Fitzroy Gardens are perhaps best known as the home of Captain Cooks Cottage. The cottage was the Cook family home in Great Ayton, Yorkshire and it's thought Captain James Cook lived in it between 1736 and 1745.
Purchased by Russell Grimwade in 1933 the cottage was dismantled, packed into 253 packing crates and shipped to Melbourne, arriving in April 1934. Twice restored, one in the late 1950s and again in 1970, Cooks Cottage is a 'must see' attraction in one of the world's great inner-city parks.
The Miniature Tudor Village was a gift to the people of Melbourne. Photos: Copyright Ian Gill / Footloose Media
Other attractions in the gardens include the famous Spanish-style conservatory, home to spectacular floral displays since its opening in 1930 and Sinclair's Cottage, the former home gardener James Sinclair and his family.
A dozen or more fountains and sculptures are scattered throughout the Fitzroy Gardens, which are as attractive to the people of Melbourne today as they have ever been.

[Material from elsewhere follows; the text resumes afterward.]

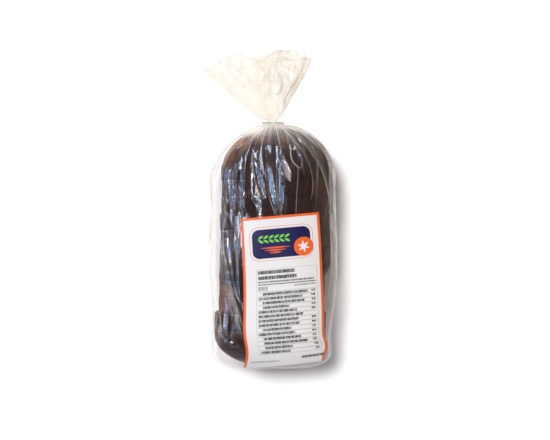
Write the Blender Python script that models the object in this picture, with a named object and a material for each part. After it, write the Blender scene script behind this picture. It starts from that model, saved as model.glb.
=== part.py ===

Opened in 1930 The Conservatory hosts spectacular floral displays. Photo: Copyright Ian Gill / Footloose Media
The Fitzroy Gardens are truly one of the world's great inner-city gardens and well worth a visit.
Getting There ….
You'll find the 26-Hectare Fitzroy Gardens on the southeastern edge of the Melbourne CBD bounded by Clarendon Street, Albert Street, Lansdowne Street and Wellington Parade.